In my opinion, the attitude to the client is the most important thing in the creation of the marketing campaign with elements of humour. I have already written a lot about the values of the company and how they are reflected in the content. But if you don’t respect the client and his or her intellectual abilities, the content won’t seem ‘funny’, but primitive and trifling. Сlients will find that to be a little more than annoying.
5. Situation: assess the situation of perception of the content.
Before you start the campaign, look at the situation in which clients will perceive your content and estimate whether it will contribute to the perception of the humour. Situations are considered to be good when the client is relaxed (events, parties) or focused on the content (meetings and presentations). Create an ‘ideal situation of perception’.
6. Tool: choose the right tool and format.
Based on the ideal situation of perception of the content, it’s clear what the format, tool and channel should be used to present the content: video content, presentation, podcast, social networks, printing or poster.
7. Focus of humour: three strategies.
Strategy 1 – goal: product promotion.
In many sources it’s advised to focus marketing campaigns on using the product and solving the client’s problem. This way you avoid the danger of becoming a ‘clown’ in the market and increase an interest in the products and their use.
Strategy 2 – goal: image change.
I can say from my experience that if you focus on yourself and your products, and use the relevant content in certain situations, customers start to see the company differently. If your goal is to change the image of the company (from boring and outdated one to new, optimistic and innovative), you can do it just using humour and ability to laugh at yourself. Thus you can show that the company is not prim and is open to the world.

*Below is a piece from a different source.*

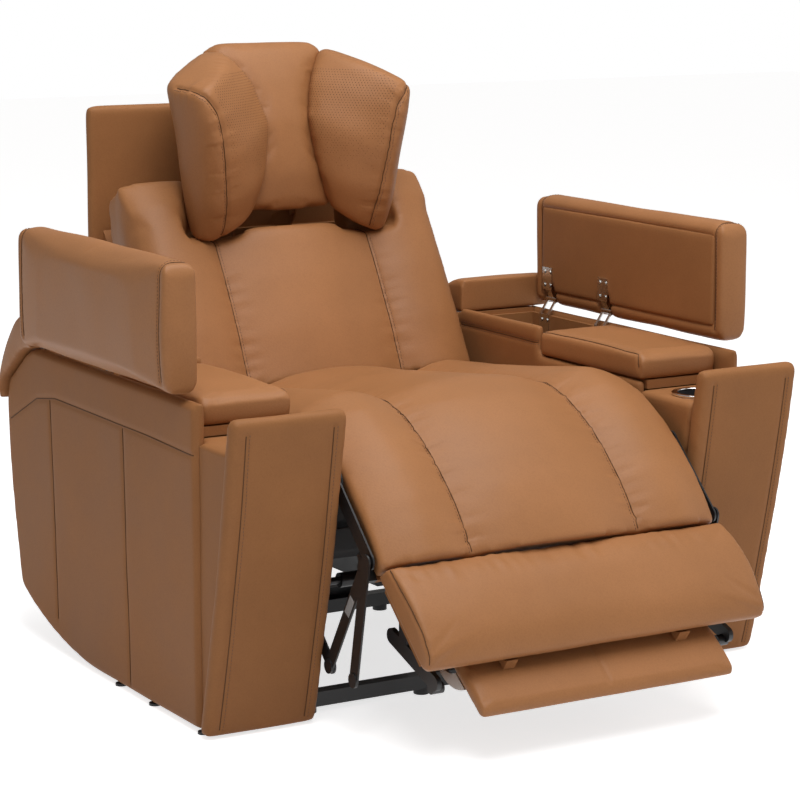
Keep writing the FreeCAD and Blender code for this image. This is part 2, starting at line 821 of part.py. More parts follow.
def back_stations(ends):
    way = back_way()
    stations = []
    for share in (0.0, 0.35, 0.7, 1.0):
        bow = 6.0 * math.sin(math.pi * share)
        y = back_low[0] + share * (back_seam_top[0] - back_low[0]) - way[1] * bow
        z = back_low[1] + share * (back_seam_top[1] - back_low[1]) + way[0] * bow
        stations.append((y, z, back_depth + bow))
    return stations + ends


def back_centre():
    way = back_way()
    lip = (back_seam_top[0] + way[0] * 16 + 4, back_seam_top[1] + way[1] * 16 - 3, back_depth)
    sections = []
    for y, z, depth in back_stations([lip]):
        def place(x, h, y=y, z=z):
            return Vec(x, y - way[1] * h, z + way[0] * h)
        points = [(-seam_half, -depth), (-seam_half, 0), (seam_half, 0, -channel_crown), (seam_half, -depth)]
        sections.append(outline(points, place))
    return Part.makeLoft(sections, True, True).cut(head_room())


def back_bolster():
    ends = [(shoulder[0] - 38, shoulder[1] - 34, back_depth - 8), (shoulder[0] + 12, shoulder[1] + 6, 64.0)]
    rows = ((seam_half, 0), (back_half - 12, bolster_rise, -channel_crown), (back_half, bolster_rise - 16, -4.0))
    bolster = Part.makeLoft(back_sections(rows, back_stations(ends)), True, True)
    shell_side = block(0, beyond, shell_front - 0.3, shell_front + beyond, 0, 2 * beyond)
    return bolster.cut(head_room()).cut(shell_side)


def back_rear(share):
    # Point on the rear of the cushion, a share of the way up.
    way = back_way()
    y = back_low[0] + share * (back_seam_top[0] - back_low[0]) + way[1] * back_depth
    z = back_low[1] + share * (back_seam_top[1] - back_low[1]) - way[0] * back_depth
    return (y, z)


def board_corners():
    way = back_way()
    step = (way[1] * frame_board, -way[0] * frame_board)
    low = back_rear(0)
    high = back_rear(0.98)
    return low, (low[0] + step[0], low[1] + step[1]), (high[0] + step[0], high[1] + step[1]), high


def back_board():
    return across(board_corners(), -frame_half, frame_half)


def back_frame():
    front_low, rear_low_edge, rear_high_edge, front_high = board_corners()
    board = back_board()
    rib = across([rear_low_edge, (shell_front, shell_low + 30), (shell_front, 690), rear_high_edge],
                 frame_half - rib_thick, frame_half)
    rail = block(-frame_half + rib_thick, frame_half - rib_thick, shell_front - 18, shell_front, 600, 680)
    y = head_hinge_y
    z = head_hinge_z
    lug = across([(shell_front, 640), (shell_front, 700), (y + 4, z + 10), (y - 9, z + 3), (y - 3, z - 10),
                  (shell_front - 30, 640)], lug_x, lug_x + 4)
    lug = lug.fuse(rod_x(5.0, ear_x - 5, lug_x + 4, y, z)).removeSplitter().cut(rail)
    return [board, rail] + both(rib) + both(lug)


def back_brackets():
    x0 = frame_half
    x1 = plane(0)[0] - plate_gap
    low = back_rear(0)
    plate = across([(recline_y - 14, recline_z - 12), (recline_y + 4, recline_z - 20), (430, 330), (560, 420), (560, 560),
                    (520, 560), (low[0] + 40, low[1] + 20), (recline_y + 6, recline_z + 16)], x1 - 4, x1)
    tie = block(x0, x1 - 3.5, 540, 560, 430, 560)
    pin = rod_x(pivot_radius, x1 - 1, plane(0)[1] + plate_gap / 2, *recline)
    return both(join([plate, tie, pin])) + [back_lever_arm()]


def back_lever_arm():
    # Lever on the lower rib that the back motor's rod pulls.
    x = back_motor_x
    end = (recline_y, recline_z - back_lever)
    low = back_rear(0)
    step = frame_board * back_way()[1]
    arm = across([(end[0] - 8, end[1] - 8), (end[0] + 10, end[1] - 8), (low[0] + step + 40, low[1] + 20),
                  (low[0] + step + 8, low[1] + 6), (low[0] + 4, low[1] - 10)], x - 8, x + 8)
    arm = arm.fuse(rod_x(5.0, x - 9, x + 9, *end)).removeSplitter()
    return arm.cut(back_board())


def back_shell():
    shell = block(-pad_half, pad_half, shell_front, shell_front + shell_thick, shell_low, shell_high)
    return soften(shell, 12.0, lambda e: at_y(shell_front + shell_thick)(e) or (e.BoundBox.YLength > 20))


# Headrest: tilted sections from the bottom up. A row gives the crease beside the centre, the
# front edge and the outer rear edge of a wing, and the plan place of its inner rear edge.
head_rows = (
    ((88.0, 424.0, 730.0), (163.0, 398.0, 684.0), (190.0, 434.0, 692.0), (112.0, 500.0)),
    ((62.0, 415.0, 800.0), (165.0, 366.0, 752.0), (204.0, 434.0, 762.0), (106.0, 520.0)),
    ((48.0, 428.0, 891.0), (172.0, 350.0, 836.0), (215.0, 436.0, 848.0), (104.0, 528.0)),
    ((68.0, 460.0, 960.0), (186.0, 344.0, 905.0), (222.0, 446.0, 918.0), (110.0, 530.0)),
    ((106.0, 492.0, 1008.0), (198.0, 350.0, 954.0), (226.0, 456.0, 960.0), (122.0, 528.0)),
)
head_top = 1022.0
wing_bulge = 12.0
nose_step = (20.0, 15.0)
room_gap = 2.0


def head_row(row):
    # Corner points of one wing section, all in the plane through its first three points.
    crease, front, outer = [Vec(*point) for point in row[:3]]
    normal = (front - crease).cross(outer - crease).normalize()
    if normal.z < 0:
        normal = normal * -1
    def level(x, y):
        return Vec(x, y, crease.z - (normal.x * (x - crease.x) + normal.y * (y - crease.y)) / normal.z)
    nose = level(front.x + nose_step[0], front.y + nose_step[1])
    return crease, front, nose, outer, level(*row[3]), normal


def bowed(start, end, rise, normal):
    # Arc in the plane with this normal, or a straight line where there is no rise.
    if not rise:
        return Part.makeLine(start, end)
    side = (end - start).cross(normal).normalize()
    return Part.Arc(start, (start + end) * 0.5 + side * rise, end).toShape()


def headrest_wing():
    sections = []
    for row in head_rows:
        crease, front, nose, outer, rear, normal = head_row(row)
        sections.append(Part.Wire([bowed(crease, front, wing_bulge, normal), bowed(front, nose, 3.0, normal),
                                   bowed(nose, outer, 6.0, normal), bowed(outer, rear, 9.0, normal),
                                   bowed(rear, crease, 0, normal)]))
    return Part.makeLoft(sections, True, True)


def headrest_centre():
    sections = []
    for row in head_rows:
        crease, front, nose, outer, rear, normal = head_row(row)
        left = Vec(-crease.x, crease.y, crease.z)
        rear_left = Vec(-rear.x, rear.y, rear.z)
        level = (crease - left).cross(rear - crease).normalize()
        sections.append(Part.Wire([bowed(left, crease, 5.0, level), bowed(crease, rear, 0, level),
                                   bowed(rear, rear_left, 0, level), bowed(rear_left, left, 0, level)]))
    top = [(-84.0, 502.0), (84.0, 502.0, 2.0), (96.0, 520.0), (-96.0, 520.0)]
    sections.append(outline(top, lambda x, y: Vec(x, y, head_top)))
    return Part.makeLoft(sections, True, True)


def head_room():
    # Space kept free in the back cushions for the lower end of the headrest.
    crease, front, nose, outer, rear, normal = head_row(head_rows[0])
    gap = Vec(0, 0, room_gap)
    ring = [crease - gap, front - gap + Vec(6, -36, 0), nose - gap + Vec(30, -16, 0), outer - gap + Vec(34, 0, 0),
            rear - gap + Vec(14, 30, 0)]
    wire = Part.makePolygon([Vec(p.x, p.y, p.z) for p in flatten(ring)] + [flatten(ring)[0]])
    side = Part.Face(wire).extrude(Vec(0, 0, beyond))
    low = crease.z - room_gap
    middle = block(-crease.x - 1, crease.x + 1, crease.y - 40, rear.y + 40, low, low + beyond)
    return join([side, mirrored(side), middle])


def flatten(ring):
    # The same points, all at the height of the lowest one.
    low = min(point.z for point in ring)
    return [Vec(point.x, point.y, low) for point in ring]


def headrest_bracket():
    y = head_hinge_y
    z = head_hinge_z
    ear = across([(y - 8, z - 6), (y + 8, z - 8), (y + 18, z + 40), (y + 18, z + 120), (y + 15, z + 120),
                  (y + 8, z + 20), (y - 6, z + 9)], ear_x - 5, ear_x)
    ear = ear.cut(rod_x(5.0 + pin_clearance, ear_x - 9, ear_x + 6, y, z))
    plate = block(-ear_x, ear_x, y + 2, y + 18, z + 60, z + 120).cut(headrest_centre())
    return join([ear, mirrored(ear), plate])


# Controls on the left arm's inner side
def control_box(grow):
    length, height, depth = panel_size
    return block(-arm_inner - depth + 3 - grow, -arm_inner + 3, panel_y - length / 2 - grow,
                 panel_y + length / 2 + grow, panel_z - height / 2 - grow, panel_z + height / 2 + grow)


def button_place(number):
    return panel_y + (number - 1.5) * button_pitch


def button(number, grow):
    half = button_size / 2 + grow
    y = button_place(number)
    front = -arm_inner + 3 + button_proud
    return block(front - 7.0, front, y - half, y + half, panel_z - half, panel_z + half)


def control_panel():
    panel = control_box(0)
    for number in range(4):
        hole = button(number, 0.25)
        hole.translate(Vec(-button_travel - 0.4, 0, 0))
        panel = panel.cut(hole).cut(button(number, 0.25))
    return panel


deck_right = deck_pad()
save("deck_pad_right", deck_right)
save("deck_pad_left", mirrored(deck_right).cut(control_box(0)))
save_pair("side_panel", side_panel())
save_pair("inner_panel", inner_panel())
save_pair("front_board", front_board())
save_pair("arm_wedge", arm_wedge())
save("cup_liners", both(cup_liner()))
save("cup_rings", both(cup_ring()))
bin_right = storage_bin()
for hinge_y in hinge_ys:
    for sy, sz in screw_points(hinge_y, plate_low, plate_height):
        bin_right = bin_right.cut(screw_hole(plate_face, sy, sz, 1))
save_pair("storage_bin", bin_right)
save_pair("rear_block", rear_block())
save("arm_frames", [solid for board in arm_frame() for solid in both(board)])
wall_set = [piece for y in hinge_ys for piece in [wall_plate(y)] + wall_screws(y)]
lid_set = [piece for y in hinge_ys for piece in [lid_leaf(y)] + lid_screws(y)]
save("bin_hinges_right", wall_set)
save("bin_hinges_left", [mirrored(piece) for piece in wall_set])
save("lid_hinges_right", lid_set)
save("lid_hinges_left", [mirrored(piece) for piece in lid_set])
save_pair("lid_pad", lid_pad())
save_pair("lid_board", lid_board())
save("floor_rails", floor_rails())
save("track_rails", track_rails())
save("glides", glides())
save("power_supply", power_supply())
save("side_plates", side_plates())
save("seat_rails", seat_rails())
save("seat_deck", seat_deck())
save("seat_cushion", seat_cushion())
save("chaise_pad", chaise_pad())
save("roll_pad", roll_pad())
save("footrest_board", [footrest_board(), roll_board()] + flap_runners())
save("footrest_arms", both(footrest_arms()) + both(max(carrier_arm().Solids, key=lambda solid: solid.Volume)))
save("flap_pad", flap_pad())
save("flap_links", flap_links())
save("lower_links", lower_links())
save("upright_links", upright_links())
save("foot_motor", foot_motor())
save("foot_rod", foot_rod())
save("back_motor", back_motor())
save("back_rod", back_rod())
save("back_centre", back_centre())
save_pair("back_bolster", back_bolster())
save("back_frame", back_frame())
save("back_brackets", back_brackets())
save("back_shell", back_shell())
save("headrest_centre", headrest_centre())
save_pair("headrest_wing", headrest_wing())
save("headrest_bracket", headrest_bracket())
save("control_panel", control_panel())
for number in range(4):
    save("button_" + str(number + 1), button(number, 0))
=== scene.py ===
import bpy
import bmesh
import math
import numpy as np
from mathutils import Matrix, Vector, noise
from mathutils.bvhtree import BVHTree
from mathutils.kdtree import KDTree


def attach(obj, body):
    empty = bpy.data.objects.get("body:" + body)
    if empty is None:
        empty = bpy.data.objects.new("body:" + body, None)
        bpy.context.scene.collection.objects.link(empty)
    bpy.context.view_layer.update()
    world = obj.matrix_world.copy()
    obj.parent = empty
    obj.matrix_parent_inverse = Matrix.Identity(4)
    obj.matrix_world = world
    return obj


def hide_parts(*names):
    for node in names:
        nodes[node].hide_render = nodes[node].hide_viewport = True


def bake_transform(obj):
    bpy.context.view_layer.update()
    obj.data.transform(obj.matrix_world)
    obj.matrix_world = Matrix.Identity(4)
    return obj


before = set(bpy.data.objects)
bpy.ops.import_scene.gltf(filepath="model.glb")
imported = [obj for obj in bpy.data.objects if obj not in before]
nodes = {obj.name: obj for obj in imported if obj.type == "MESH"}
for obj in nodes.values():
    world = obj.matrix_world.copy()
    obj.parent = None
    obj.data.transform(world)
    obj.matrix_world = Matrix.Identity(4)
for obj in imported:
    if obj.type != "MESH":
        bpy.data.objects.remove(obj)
bpy.context.scene.view_settings.view_transform = "Standard"
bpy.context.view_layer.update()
leatherTone = (0.362, 0.156, 0.058)      # linear colour of the brown leather
left = -1
right = 1


# Shader effects that several materials share

def newGroup(name, inputs, outputs):
    group = bpy.data.node_groups.new(name, "ShaderNodeTree")
    for label, kind, value in inputs:
        socket = group.interface.new_socket(label, in_out="INPUT", socket_type=kind)
        socket.default_value = value
    for label, kind in outputs:
        group.interface.new_socket(label, in_out="OUTPUT", socket_type=kind)
    return group, group.nodes.new("NodeGroupInput"), group.nodes.new("NodeGroupOutput")


def addNode(tree, kind, links=None, **settings):
    # One node with its settings, and its inputs linked or set from the dictionary
    made = tree.nodes.new(kind)
    for key, value in settings.items():
        setattr(made, key, value)
    for key, value in (links or {}).items():
        if isinstance(value, bpy.types.NodeSocket):
            tree.links.new(value, made.inputs[key])
        else:
            made.inputs[key].default_value = value
    return made


def mixColour(tree, factor, a, b, blend="MIX"):
    mix = tree.nodes.new("ShaderNodeMix")
    mix.data_type = "RGBA"
    mix.blend_type = blend
    for index, value in ((0, factor), (6, a), (7, b)):
        if isinstance(value, bpy.types.NodeSocket):
            tree.links.new(value, mix.inputs[index])
        else:
            mix.inputs[index].default_value = value
    return mix.outputs[2]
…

Strategy 3 – goal: to stand out from the crowd.
Depending on the situation and circumstances, you can ‘joke’ about external factors, in order to attract attention and stand out from competitors. For example, such a technique is well suited for exhibitions and conferences.
8. Execution: keep an eye on the quality of execution.
Execution must meet your criteria and your expectations. It’s better not to show content that doesn’t fit your style and character. Poor quality content, especially in B2B, won’t bring a positive reaction. Of course, there are exceptions to the rule, but how likely is it that your content is this exception?
9. A dose of humour: from mild to full dose.
The extent to which you will use humour in your marketing strategy, I leave to your discretion. I only use it in certain campaigns where it’s necessary to draw attention to the product or stand out from competitors. On the other hand, Intel company has been basing its marketing strategy on humour for several years now.
10. Tone: Choose the right tone.
And the last thing that many people don’t pay attention to is tone. Tone transmits everything that the company represents and wants to represent: what is your attitude toward the clients and how do you communicate with them, how you see and respect them, what is your attitude toward yourself and how you see your place in the market.
An example of a successful marketing strategy in B2B with the use of humour is Intel. The company has been basing its content strategy on humour for several years now. Watch the video where they joke about themselves (work on their image) and present their products in a positive way. In 2017, they even invited ‘Dr. Sheldon Cooper’ (Jim Parsons) from the Big Bang Theory series, who is ideally suited to their image concept.